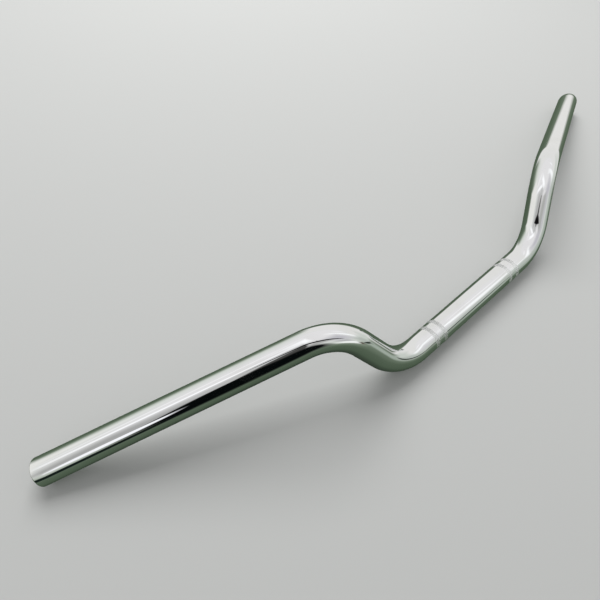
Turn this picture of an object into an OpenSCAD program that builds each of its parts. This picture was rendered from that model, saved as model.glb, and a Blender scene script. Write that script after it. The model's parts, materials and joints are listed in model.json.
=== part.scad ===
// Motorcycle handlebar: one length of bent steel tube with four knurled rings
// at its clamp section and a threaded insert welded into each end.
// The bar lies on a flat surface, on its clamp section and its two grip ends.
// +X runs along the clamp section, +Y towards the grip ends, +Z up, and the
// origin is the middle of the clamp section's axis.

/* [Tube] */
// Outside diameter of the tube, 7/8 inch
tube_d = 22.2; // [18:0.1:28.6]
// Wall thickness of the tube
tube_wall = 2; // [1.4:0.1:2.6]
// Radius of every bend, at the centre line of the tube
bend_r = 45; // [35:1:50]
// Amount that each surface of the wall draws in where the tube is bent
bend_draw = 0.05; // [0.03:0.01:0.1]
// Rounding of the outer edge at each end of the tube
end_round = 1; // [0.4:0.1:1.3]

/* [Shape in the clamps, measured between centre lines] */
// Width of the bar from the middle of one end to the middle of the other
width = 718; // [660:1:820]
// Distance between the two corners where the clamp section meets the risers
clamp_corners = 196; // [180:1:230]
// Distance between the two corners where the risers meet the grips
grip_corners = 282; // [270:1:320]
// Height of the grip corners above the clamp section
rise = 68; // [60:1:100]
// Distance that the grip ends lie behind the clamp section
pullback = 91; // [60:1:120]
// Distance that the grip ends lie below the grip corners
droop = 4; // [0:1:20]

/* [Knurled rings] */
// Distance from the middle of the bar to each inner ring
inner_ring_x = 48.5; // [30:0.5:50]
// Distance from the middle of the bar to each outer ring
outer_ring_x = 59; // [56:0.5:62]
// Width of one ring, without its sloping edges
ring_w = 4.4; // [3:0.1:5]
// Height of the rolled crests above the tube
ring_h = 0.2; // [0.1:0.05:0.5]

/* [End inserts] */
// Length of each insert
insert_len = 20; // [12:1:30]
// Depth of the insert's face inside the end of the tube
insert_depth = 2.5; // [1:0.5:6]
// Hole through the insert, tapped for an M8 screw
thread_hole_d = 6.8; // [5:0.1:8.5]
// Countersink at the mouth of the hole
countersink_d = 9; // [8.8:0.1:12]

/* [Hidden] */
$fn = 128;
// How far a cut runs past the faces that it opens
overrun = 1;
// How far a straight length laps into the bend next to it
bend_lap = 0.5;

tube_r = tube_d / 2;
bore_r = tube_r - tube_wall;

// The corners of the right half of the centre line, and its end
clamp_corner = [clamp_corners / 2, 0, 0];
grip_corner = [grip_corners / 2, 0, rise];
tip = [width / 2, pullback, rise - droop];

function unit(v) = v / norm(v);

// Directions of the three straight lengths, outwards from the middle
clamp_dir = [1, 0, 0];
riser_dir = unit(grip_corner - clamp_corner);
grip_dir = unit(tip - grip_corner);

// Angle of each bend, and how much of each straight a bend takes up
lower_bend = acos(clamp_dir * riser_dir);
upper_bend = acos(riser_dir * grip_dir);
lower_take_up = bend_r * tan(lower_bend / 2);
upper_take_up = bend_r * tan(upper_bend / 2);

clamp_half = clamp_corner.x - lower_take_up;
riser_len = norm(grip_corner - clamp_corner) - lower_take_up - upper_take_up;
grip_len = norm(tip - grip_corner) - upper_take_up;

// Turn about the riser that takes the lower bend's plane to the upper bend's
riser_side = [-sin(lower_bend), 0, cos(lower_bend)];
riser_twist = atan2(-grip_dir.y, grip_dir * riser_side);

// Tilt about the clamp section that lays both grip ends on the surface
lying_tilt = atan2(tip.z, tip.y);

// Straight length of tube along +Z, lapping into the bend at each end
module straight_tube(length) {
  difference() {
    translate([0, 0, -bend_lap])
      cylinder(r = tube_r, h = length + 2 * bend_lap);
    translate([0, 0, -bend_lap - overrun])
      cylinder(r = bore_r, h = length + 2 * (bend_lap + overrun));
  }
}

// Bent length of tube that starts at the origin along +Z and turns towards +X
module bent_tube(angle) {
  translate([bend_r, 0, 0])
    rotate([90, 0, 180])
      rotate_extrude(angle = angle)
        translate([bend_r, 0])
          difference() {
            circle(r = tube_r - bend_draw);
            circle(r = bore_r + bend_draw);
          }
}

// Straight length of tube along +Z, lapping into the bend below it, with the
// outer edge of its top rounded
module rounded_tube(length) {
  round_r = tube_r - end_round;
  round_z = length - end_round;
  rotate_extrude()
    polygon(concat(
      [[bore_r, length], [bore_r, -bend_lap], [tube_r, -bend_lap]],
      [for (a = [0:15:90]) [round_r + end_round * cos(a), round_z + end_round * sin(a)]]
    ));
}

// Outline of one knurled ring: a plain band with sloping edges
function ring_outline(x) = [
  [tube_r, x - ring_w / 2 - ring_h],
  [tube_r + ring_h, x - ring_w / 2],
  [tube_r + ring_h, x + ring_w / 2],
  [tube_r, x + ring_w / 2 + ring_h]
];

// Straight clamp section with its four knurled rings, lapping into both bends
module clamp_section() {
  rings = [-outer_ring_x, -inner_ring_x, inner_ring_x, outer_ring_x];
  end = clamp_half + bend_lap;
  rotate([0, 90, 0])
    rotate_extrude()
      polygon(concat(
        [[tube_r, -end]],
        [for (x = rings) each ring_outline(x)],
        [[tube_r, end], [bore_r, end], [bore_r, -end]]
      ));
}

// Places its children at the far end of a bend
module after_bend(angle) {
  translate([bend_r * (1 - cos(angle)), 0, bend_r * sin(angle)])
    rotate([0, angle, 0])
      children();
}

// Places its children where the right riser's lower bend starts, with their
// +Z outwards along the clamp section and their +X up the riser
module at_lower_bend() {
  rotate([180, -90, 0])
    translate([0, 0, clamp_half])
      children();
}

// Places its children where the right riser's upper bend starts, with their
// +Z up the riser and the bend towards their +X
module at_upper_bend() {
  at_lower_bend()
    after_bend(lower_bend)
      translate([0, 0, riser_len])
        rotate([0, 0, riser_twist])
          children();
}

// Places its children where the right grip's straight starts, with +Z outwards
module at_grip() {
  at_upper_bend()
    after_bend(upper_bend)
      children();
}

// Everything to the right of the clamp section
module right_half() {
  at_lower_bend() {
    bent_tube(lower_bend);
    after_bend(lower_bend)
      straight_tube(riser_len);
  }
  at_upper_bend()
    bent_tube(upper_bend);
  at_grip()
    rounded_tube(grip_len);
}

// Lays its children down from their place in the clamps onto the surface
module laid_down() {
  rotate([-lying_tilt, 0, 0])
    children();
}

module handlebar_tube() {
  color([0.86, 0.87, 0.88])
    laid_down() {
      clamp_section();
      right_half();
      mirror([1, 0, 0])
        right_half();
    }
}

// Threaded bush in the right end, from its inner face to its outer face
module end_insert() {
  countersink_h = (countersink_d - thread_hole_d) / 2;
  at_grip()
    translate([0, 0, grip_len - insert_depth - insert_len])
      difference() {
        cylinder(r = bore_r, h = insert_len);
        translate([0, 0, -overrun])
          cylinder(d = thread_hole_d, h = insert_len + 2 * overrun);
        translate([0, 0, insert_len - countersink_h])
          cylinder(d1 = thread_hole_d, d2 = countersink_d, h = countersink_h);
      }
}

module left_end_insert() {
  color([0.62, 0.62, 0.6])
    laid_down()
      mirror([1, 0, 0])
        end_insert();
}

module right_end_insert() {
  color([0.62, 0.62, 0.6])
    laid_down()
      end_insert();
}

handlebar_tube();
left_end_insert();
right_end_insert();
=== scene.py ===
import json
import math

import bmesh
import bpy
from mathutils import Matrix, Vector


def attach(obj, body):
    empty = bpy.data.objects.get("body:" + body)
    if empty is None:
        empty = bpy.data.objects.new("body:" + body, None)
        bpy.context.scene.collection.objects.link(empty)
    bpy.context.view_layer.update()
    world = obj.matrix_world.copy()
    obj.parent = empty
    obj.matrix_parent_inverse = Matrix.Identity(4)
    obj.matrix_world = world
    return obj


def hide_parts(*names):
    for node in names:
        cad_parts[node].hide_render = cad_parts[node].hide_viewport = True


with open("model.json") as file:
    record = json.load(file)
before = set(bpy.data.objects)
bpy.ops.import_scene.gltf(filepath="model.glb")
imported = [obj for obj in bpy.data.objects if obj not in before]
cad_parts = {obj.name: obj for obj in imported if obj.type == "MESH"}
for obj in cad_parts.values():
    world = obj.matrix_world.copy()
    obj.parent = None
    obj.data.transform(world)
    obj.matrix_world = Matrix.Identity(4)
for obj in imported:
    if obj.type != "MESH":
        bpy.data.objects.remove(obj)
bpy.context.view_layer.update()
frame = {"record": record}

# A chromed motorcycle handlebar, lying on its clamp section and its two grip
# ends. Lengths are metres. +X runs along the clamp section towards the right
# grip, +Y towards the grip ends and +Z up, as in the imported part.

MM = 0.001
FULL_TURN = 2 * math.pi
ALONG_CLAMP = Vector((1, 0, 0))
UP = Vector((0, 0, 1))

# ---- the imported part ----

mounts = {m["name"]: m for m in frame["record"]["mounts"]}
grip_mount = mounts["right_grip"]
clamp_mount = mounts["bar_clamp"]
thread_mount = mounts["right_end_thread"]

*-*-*

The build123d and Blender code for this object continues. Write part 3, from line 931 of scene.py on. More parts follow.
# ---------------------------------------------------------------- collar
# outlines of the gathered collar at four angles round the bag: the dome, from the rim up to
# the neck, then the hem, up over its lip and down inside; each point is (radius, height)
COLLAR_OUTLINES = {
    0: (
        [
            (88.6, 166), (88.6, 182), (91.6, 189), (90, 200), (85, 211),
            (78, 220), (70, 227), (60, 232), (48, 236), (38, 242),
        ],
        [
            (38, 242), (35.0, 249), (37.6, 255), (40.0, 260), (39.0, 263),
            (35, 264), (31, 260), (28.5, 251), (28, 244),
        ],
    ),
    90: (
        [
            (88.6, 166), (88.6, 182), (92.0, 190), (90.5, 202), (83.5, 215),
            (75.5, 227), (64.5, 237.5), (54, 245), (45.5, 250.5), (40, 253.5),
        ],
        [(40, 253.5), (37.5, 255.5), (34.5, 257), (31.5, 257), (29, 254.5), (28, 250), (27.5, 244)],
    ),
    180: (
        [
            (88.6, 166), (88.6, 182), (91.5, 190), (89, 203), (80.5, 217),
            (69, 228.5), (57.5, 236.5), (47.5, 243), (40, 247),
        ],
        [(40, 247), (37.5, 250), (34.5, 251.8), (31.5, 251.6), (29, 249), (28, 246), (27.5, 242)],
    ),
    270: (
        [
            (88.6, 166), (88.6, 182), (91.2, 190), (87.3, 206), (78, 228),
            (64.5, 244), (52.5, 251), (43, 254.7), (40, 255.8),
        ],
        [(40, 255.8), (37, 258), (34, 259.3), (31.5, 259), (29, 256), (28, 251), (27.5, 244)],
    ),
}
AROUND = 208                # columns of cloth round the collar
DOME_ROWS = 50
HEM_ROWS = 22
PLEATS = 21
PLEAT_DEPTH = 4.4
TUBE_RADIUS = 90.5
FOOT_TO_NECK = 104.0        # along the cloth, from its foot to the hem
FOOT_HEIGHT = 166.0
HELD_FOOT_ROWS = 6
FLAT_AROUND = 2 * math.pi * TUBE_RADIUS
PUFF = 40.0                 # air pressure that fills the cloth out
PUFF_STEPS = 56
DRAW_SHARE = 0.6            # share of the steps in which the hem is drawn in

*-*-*

→ **GOAL**:
The lines to transcribe begin at the line with "translate([0, 0, -overrun])" and end at the line with "bpy.context.scene.collection.objects.link(empty)"; copy them exactly, both ends included.

→ **TASK RESPONSE**:
        translate([0, 0, -overrun])
          cylinder(d = thread_hole_d, h = insert_len + 2 * overrun);
        translate([0, 0, insert_len - countersink_h])
          cylinder(d1 = thread_hole_d, d2 = countersink_d, h = countersink_h);
      }
}

module left_end_insert() {
  color([0.62, 0.62, 0.6])
    laid_down()
      mirror([1, 0, 0])
        end_insert();
}

module right_end_insert() {
  color([0.62, 0.62, 0.6])
    laid_down()
      end_insert();
}

handlebar_tube();
left_end_insert();
right_end_insert();
=== scene.py ===
import json
import math

import bmesh
import bpy
from mathutils import Matrix, Vector


def attach(obj, body):
    empty = bpy.data.objects.get("body:" + body)
    if empty is None:
        empty = bpy.data.objects.new("body:" + body, None)
        bpy.context.scene.collection.objects.link(empty)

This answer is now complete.